Норвидовским стихом звучит эта последняя попытка подвести итог:
И шепчет окончанье дней началу:
«нет, не сотру тебя – увековечу![48]
В те «дни предпоследние» он много думал о семейном прошлом и о парадоксах истории. Его предки упорно, ценой огромных усилий выбирались из гетто. Теперь он, третье поколение ассимилированных евреев, оказался снова в гетто. Корчак всегда был прежде всего писателем. Он видел драматизм своей судьбы. Хотел, чтобы путь, пройденный им, не был забыт.
Слои, эпохи проникают друг в друга. Прошлое, настоящее, будущее свершаются одновременно. Воспоминания, мечты, литературные замыслы перемешиваются с действительностью. Вот рассказчик – ребенок, юноша, взрослый, старик – смотрит на себя в десятках зеркал, расставленных временем. В зеркалах бальных залов отражаются детские кроватки. Плачет маленький Менделек, которому приснилось что-то плохое. В изоляторе тяжело дышит сапожник Азрилевич, он болен angina pectoris. За окнами слышны уличные выстрелы. Корчак выносит из детских спален ведра мочи. Успокаивает Менделека. Потом снова ложится в постель. Вынимает блокнот, записывает. Вольным потоком текут мысли и ассоциации. Текут те бесценные часы, когда он свободен и может забредать мыслью, куда захочет.
Ласковая бабушка Мила снова слушает признания пятилетнего мальчика, который хочет переделать мир. Мама тревожится, что у сына нет никакой гордости, что ему все равно, чтó он ест, как он одет, с кем играет – с ребенком своего круга или с сыном дворника. На мгновение из потустороннего мира является меценат Гольдшмит, чтобы перенести сына из страшной реальности гетто в безопасное прошлое, в Варшаву девятнадцатого века. На рождественском спектакле более чем полувековой давности по сцене скачет настоящий черт с хвостом и вилами. Маленький Генрысь, умирая со страху, шепчет: «Не уходи, папочка!» – «Не бойся!» – резко отвечает отец.
Майская ночь подошла к концу.
Кто-то в спальне крикнул:
– Мальчики, купаться! Вставайте.
Откладываю перо. Встать или нет?{433}
Вставал он с трудом. Он был еще не стар, но сильно недомогал. В условиях постоянного стресса и истощения запущенные болезни давали о себе знать. По словам Игоря Неверли, у Корчака была ослаблена сердечная мышца и его мучила грыжа, которую врачи не хотели оперировать, боясь, что сердце не выдержит. У него были проблемы с мочевым пузырем, отекали ноги, он тяжело ходил, быстро уставал.

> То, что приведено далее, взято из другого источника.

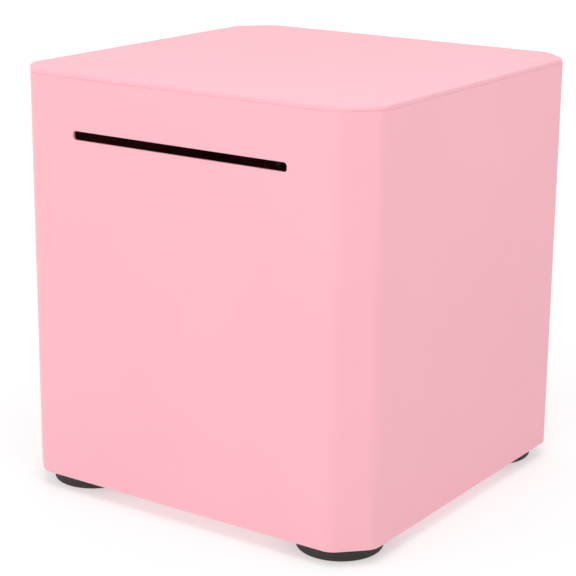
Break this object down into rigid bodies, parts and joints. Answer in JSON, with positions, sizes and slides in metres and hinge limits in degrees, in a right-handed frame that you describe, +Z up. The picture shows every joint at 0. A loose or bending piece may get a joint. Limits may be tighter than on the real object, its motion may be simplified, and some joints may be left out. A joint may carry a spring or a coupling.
{
  "type": "cube money box",
  "caption": "Cube-shaped sheet-steel money box with a long slot in the front, chamfered upright corners, rubber feet and a lockable rear door.",
  "frame": {"origin": "on the floor plane under the feet, at the middle of the box's width and depth", "axes": "+Z up; the face with the money slot looks along -Y, and the door is in the face that looks along +Y; +X is to the right as seen from the slot side"},
  "size_m": [0.149, 0.148, 0.1559],
  "materials": {
    "pink_coat": "fine matt powder coat, light pink",
    "black_rubber": "matt black moulded rubber",
    "zinc_plate": "bright zinc plate, lightly brushed",
    "nickel_plate": "satin nickel plate on die-cast zinc"
  },
  "bodies": {
    "case": {"body_wrap": "pink_coat", "top_cover": "pink_coat", "base_plate": "pink_coat", "foot_front_left": "black_rubber", "foot_washer_front_left": "zinc_plate", "foot_screw_front_left": "zinc_plate", "foot_nut_front_left": "zinc_plate", "foot_front_right": "black_rubber", "foot_washer_front_right": "zinc_plate", "foot_screw_front_right": "zinc_plate", "foot_nut_front_right": "zinc_plate", "foot_rear_left": "black_rubber", "foot_washer_rear_left": "zinc_plate", "foot_screw_rear_left": "zinc_plate", "foot_nut_rear_left": "zinc_plate", "foot_rear_right": "black_rubber", "foot_washer_rear_right": "zinc_plate", "foot_screw_rear_right": "zinc_plate", "foot_nut_rear_right": "zinc_plate", "hinge_leaf_case": "zinc_plate", "hinge_pin": "zinc_plate", "case_rivet_1": "zinc_plate", "case_rivet_2": "zinc_plate", "case_rivet_3": "zinc_plate"},
    "door": {"door_panel": "pink_coat", "hinge_leaf_door": "zinc_plate", "door_rivet_1": "zinc_plate", "door_rivet_2": "zinc_plate", "door_rivet_3": "zinc_plate", "lock_barrel": "nickel_plate", "lock_washer": "zinc_plate", "lock_nut": "zinc_plate"},
    "lock": {"lock_plug": "nickel_plate", "lock_cam": "zinc_plate", "cam_washer": "zinc_plate", "cam_screw": "zinc_plate"}
  },
  "joints": [
    {"name": "door_hinge", "type": "hinge", "parent": "case", "child": "door", "pos_m": [-0.052, 0.072, 0.0809], "axis": [0, 0, 1], "range_deg": [0, 150]},
    {"name": "lock_turn", "type": "hinge", "parent": "door", "child": "lock", "pos_m": [0.03528, 0.0697, 0.0809], "axis": [0, 1, 0], "range_deg": [0, 90]}
  ]
}
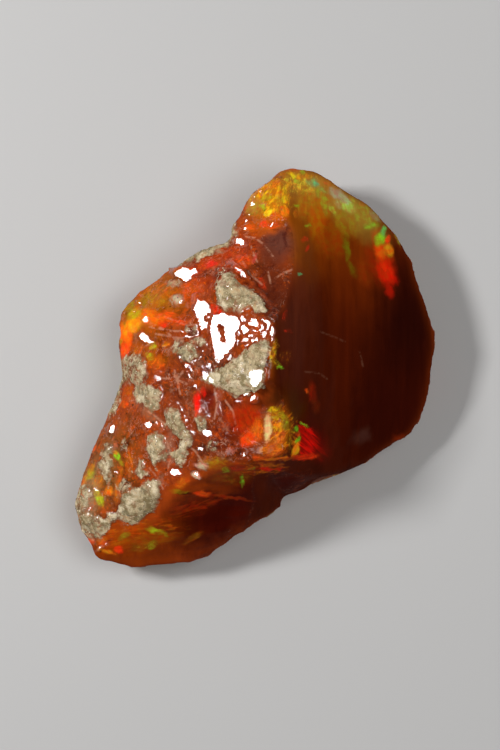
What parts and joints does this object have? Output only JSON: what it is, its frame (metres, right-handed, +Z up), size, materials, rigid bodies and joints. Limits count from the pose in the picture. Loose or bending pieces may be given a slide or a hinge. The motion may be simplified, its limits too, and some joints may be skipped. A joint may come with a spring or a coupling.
{
  "type": "rough fire opal",
  "caption": "Broken lump of rough orange precious opal with crusts of host rock on its skin, lying on a broken flat of its back.",
  "frame": {"origin": "under the middle of the stone's outline, in the plane of the broken flat that it rests on", "axes": "+Z up from the resting flat to the crest, +Y from the tail to the thin lobe, +X from the crusted skin side to the smooth broken face"},
  "size_m": [0.0507, 0.0561, 0.027],
  "materials": {
    "fire_opal": "wet glassy orange-brown opal with play of colour and matt khaki crusts"
  },
  "bodies": {
    "root": {"opal": "fire_opal"}
  },
  "joints": []
}
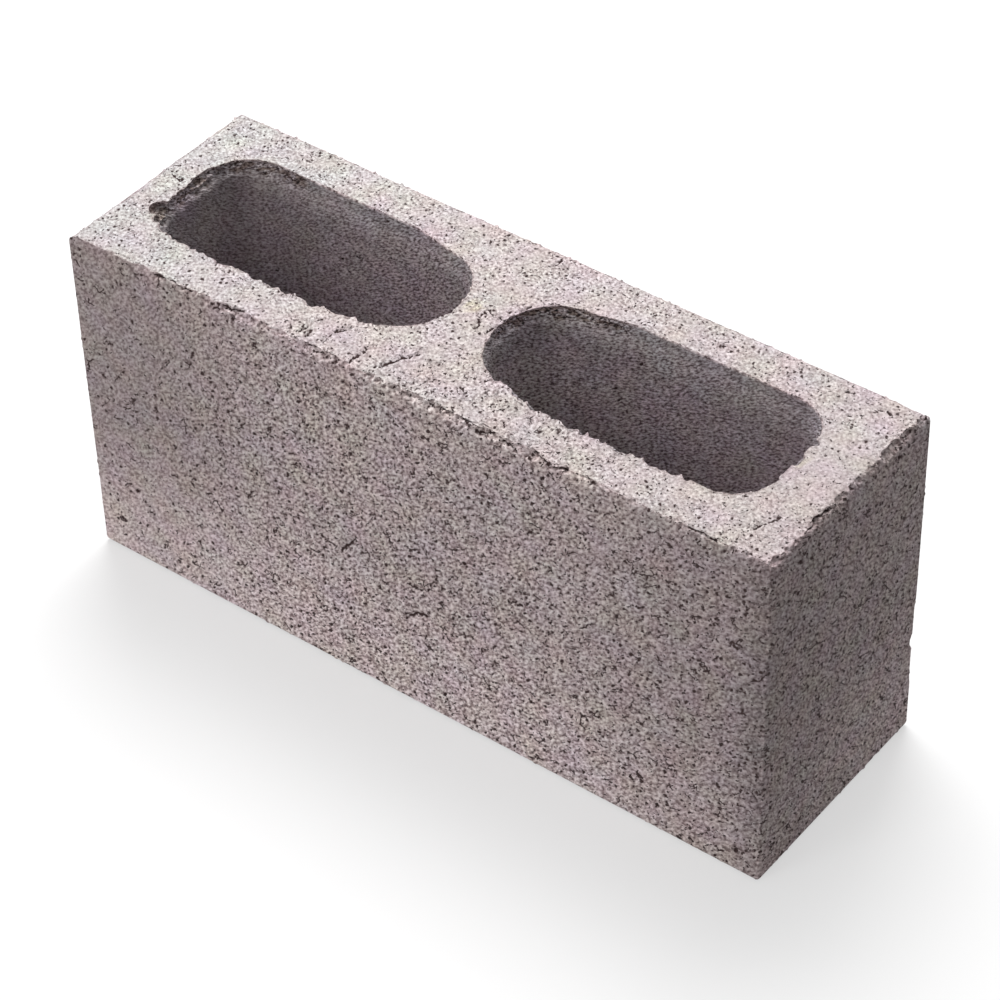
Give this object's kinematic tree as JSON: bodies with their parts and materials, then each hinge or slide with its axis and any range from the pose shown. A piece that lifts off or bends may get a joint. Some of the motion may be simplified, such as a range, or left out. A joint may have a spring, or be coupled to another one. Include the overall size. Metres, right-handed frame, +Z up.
{
  "type": "hollow concrete block",
  "caption": "Hollow concrete building block: a rectangular cast block open from top to bottom between thick face shells and a centre web.",
  "frame": {"origin": "centre of the block's outline on its lower face", "axes": "+X along the length, +Y through the thickness, +Z up, with the tamped face on top"},
  "size_m": [0.44, 0.14, 0.215],
  "materials": {
    "concrete": "rough, porous, dry pressed concrete"
  },
  "bodies": {
    "root": {"hollow_block": "concrete"}
  },
  "joints": []
}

Случается, что, проснувшись утром, я думаю:
– Встать – значит сесть в кровати, дотянуться до кальсон, застегнуть, если не на все, то хоть на одну пуговицу. Достать рукой до рубашки. – Надевая носки, надо нагнуться. Подтяжки… <…>
Кашляю. Это тяжкий труд.
Доктор Мордехай Ленский, врач из гетто, вспоминал:
Однажды он пришел в рентгеновское отделение. Он исхудал, на щеках выступили красные пятна, глаза горели. Говорил шепотом. Дышал с трудом. Снимок показал жидкость в грудной клетке. Д-ра Корчака это не обеспокоило. Спросил, до какого места она доходит. Когда узнал, что жидкость еще не дошла до четвертого ребра, махнул рукой, будто хотел сказать, что состояние не такое уж плохое, что он пока не имеет права прервать работу и лечь в постель{434}.
Он был обязан следить за тем, чтобы жизнь на тонущем корабле шла по-прежнему.
День начался со взвешивания. Май принес сильный спад. Последние месяцы этого года не так уж плохи, и май еще не вселяет тревогу. Но нас ожидают в лучшем случае два голодных месяца. Это точно. А ограничения, введенные властями, и их дополнительные трактовки, скопление людей наверняка ухудшат ситуацию.